(Written instruction)
Set down only the lines running from the one with "mesh.name = name;" to the one with "if empty is", both lines included, exactly as they stand, please.

(Given information)
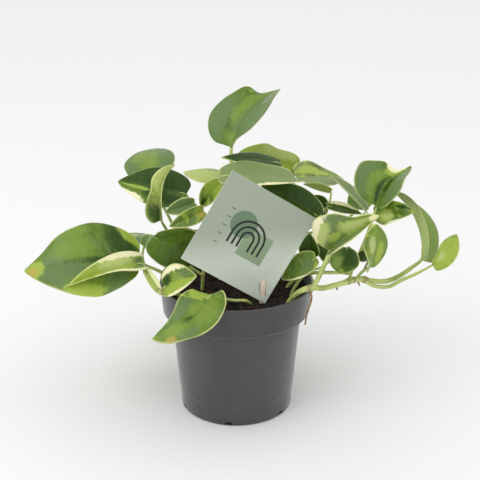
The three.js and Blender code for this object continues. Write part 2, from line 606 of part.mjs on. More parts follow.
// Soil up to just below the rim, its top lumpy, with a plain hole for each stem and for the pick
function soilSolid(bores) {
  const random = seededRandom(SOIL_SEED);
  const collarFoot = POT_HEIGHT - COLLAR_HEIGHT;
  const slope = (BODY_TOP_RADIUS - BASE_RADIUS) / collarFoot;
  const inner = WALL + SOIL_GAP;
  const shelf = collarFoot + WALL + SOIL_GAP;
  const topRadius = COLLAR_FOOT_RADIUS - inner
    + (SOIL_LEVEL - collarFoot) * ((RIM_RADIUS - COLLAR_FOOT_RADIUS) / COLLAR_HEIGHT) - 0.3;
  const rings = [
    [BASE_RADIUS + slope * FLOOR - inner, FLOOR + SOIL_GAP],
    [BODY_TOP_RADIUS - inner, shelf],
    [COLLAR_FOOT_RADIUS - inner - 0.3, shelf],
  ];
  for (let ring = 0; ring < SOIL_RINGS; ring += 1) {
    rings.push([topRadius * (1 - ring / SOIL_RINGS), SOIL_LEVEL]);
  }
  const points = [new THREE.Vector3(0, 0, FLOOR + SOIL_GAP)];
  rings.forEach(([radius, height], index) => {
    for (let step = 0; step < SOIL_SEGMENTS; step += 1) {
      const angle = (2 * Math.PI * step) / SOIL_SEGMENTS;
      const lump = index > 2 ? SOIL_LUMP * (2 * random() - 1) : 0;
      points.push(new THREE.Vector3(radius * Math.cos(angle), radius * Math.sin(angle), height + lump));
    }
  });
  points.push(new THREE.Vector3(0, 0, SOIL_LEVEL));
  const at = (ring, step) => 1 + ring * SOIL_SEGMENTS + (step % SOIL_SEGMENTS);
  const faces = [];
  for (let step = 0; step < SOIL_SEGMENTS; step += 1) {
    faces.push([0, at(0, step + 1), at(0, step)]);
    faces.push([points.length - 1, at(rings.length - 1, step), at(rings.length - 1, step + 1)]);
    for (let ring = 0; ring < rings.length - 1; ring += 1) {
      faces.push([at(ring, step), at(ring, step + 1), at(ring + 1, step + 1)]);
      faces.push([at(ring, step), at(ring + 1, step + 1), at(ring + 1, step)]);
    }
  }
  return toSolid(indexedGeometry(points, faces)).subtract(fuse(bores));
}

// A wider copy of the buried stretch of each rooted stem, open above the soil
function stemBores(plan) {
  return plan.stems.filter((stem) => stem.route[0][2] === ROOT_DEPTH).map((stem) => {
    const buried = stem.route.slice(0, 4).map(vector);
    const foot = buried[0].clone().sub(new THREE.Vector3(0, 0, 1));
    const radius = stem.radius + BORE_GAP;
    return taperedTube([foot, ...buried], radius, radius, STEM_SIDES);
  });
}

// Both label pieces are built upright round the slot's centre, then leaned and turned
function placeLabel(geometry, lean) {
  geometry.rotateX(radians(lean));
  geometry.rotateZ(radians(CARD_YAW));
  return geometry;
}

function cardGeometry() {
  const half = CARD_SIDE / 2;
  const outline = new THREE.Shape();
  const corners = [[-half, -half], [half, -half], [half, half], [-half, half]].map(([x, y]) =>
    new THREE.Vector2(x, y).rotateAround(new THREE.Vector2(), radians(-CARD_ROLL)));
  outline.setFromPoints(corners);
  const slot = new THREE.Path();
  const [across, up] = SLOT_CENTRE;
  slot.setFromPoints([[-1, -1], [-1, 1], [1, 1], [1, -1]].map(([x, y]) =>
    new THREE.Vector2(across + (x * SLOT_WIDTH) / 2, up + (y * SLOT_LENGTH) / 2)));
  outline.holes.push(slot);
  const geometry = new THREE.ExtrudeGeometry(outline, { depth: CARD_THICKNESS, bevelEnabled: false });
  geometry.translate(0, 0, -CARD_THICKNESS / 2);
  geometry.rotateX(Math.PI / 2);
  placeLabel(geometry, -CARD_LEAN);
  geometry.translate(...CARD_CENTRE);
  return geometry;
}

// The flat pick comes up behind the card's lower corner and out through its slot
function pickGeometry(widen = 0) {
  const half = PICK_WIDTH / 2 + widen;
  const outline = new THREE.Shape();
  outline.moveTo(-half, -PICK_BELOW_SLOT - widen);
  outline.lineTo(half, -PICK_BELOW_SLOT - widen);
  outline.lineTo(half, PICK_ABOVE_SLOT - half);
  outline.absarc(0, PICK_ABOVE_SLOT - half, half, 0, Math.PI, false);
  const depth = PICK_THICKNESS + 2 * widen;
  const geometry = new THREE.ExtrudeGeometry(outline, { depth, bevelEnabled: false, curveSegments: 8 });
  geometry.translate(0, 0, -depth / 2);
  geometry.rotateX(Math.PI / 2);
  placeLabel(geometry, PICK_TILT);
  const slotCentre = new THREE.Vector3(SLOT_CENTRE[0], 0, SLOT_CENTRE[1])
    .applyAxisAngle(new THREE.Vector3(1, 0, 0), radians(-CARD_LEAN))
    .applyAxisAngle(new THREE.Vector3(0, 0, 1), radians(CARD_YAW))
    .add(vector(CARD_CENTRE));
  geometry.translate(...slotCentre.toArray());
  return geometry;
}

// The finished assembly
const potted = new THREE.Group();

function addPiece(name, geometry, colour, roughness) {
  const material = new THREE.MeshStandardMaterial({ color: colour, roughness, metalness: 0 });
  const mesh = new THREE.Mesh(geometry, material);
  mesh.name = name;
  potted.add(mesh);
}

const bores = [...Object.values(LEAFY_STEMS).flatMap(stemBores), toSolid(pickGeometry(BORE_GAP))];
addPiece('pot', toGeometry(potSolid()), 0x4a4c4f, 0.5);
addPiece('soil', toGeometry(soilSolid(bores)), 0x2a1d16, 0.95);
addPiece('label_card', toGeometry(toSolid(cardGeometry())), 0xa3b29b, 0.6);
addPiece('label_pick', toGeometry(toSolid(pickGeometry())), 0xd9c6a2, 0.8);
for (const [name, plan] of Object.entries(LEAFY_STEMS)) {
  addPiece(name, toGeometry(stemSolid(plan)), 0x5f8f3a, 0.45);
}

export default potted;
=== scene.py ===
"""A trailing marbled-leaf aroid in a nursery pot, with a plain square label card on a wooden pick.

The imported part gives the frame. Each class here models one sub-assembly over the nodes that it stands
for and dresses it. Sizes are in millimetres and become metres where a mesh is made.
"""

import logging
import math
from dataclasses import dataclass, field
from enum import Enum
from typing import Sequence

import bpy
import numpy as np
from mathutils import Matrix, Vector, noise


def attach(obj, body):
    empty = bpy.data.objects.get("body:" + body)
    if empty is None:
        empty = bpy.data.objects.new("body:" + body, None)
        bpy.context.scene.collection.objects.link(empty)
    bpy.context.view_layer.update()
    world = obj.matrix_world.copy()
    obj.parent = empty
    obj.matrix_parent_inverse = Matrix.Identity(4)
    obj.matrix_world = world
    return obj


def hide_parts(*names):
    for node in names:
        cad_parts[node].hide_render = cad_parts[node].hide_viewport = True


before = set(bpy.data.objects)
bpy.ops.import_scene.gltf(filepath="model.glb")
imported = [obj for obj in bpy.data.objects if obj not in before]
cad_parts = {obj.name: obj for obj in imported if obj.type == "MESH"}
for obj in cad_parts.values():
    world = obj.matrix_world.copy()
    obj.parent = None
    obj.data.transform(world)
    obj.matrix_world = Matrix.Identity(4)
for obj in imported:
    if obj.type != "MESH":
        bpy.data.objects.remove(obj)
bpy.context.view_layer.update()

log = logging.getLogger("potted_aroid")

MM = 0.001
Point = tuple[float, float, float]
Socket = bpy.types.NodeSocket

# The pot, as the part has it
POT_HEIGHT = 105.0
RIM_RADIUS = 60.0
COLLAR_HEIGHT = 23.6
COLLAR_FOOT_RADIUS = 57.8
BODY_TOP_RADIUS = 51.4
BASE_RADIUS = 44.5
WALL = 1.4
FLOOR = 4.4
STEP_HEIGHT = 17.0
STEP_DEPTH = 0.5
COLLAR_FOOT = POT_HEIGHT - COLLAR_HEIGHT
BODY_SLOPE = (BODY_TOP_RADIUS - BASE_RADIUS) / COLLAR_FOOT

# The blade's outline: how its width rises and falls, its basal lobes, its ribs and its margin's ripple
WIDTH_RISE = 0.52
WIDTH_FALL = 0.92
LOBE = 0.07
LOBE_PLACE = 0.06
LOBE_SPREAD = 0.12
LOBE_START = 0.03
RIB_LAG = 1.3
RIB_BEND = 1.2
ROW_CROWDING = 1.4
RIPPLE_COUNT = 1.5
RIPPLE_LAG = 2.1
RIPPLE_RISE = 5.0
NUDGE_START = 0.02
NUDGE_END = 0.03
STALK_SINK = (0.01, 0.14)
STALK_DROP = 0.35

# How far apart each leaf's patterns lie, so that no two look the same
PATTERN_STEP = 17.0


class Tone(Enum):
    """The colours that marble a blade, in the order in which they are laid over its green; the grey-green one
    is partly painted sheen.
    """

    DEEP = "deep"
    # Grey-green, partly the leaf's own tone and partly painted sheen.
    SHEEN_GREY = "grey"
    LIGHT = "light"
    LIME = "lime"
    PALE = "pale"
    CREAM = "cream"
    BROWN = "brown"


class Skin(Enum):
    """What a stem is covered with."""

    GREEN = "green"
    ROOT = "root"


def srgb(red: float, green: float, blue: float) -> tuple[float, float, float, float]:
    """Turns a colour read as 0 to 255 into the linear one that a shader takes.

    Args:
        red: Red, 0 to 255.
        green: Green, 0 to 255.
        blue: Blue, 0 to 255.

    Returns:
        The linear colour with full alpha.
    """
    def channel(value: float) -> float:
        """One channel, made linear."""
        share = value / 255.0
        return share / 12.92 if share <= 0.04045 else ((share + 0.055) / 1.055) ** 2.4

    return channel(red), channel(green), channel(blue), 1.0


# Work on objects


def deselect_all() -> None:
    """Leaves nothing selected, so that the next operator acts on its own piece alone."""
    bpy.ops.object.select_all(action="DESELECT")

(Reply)
  mesh.name = name;
  potted.add(mesh);
}

const bores = [...Object.values(LEAFY_STEMS).flatMap(stemBores), toSolid(pickGeometry(BORE_GAP))];
addPiece('pot', toGeometry(potSolid()), 0x4a4c4f, 0.5);
addPiece('soil', toGeometry(soilSolid(bores)), 0x2a1d16, 0.95);
addPiece('label_card', toGeometry(toSolid(cardGeometry())), 0xa3b29b, 0.6);
addPiece('label_pick', toGeometry(toSolid(pickGeometry())), 0xd9c6a2, 0.8);
for (const [name, plan] of Object.entries(LEAFY_STEMS)) {
  addPiece(name, toGeometry(stemSolid(plan)), 0x5f8f3a, 0.45);
}

export default potted;
=== scene.py ===
"""A trailing marbled-leaf aroid in a nursery pot, with a plain square label card on a wooden pick.

The imported part gives the frame. Each class here models one sub-assembly over the nodes that it stands
for and dresses it. Sizes are in millimetres and become metres where a mesh is made.
"""

import logging
import math
from dataclasses import dataclass, field
from enum import Enum
from typing import Sequence

import bpy
import numpy as np
from mathutils import Matrix, Vector, noise


def attach(obj, body):
    empty = bpy.data.objects.get("body:" + body)
    if empty is None:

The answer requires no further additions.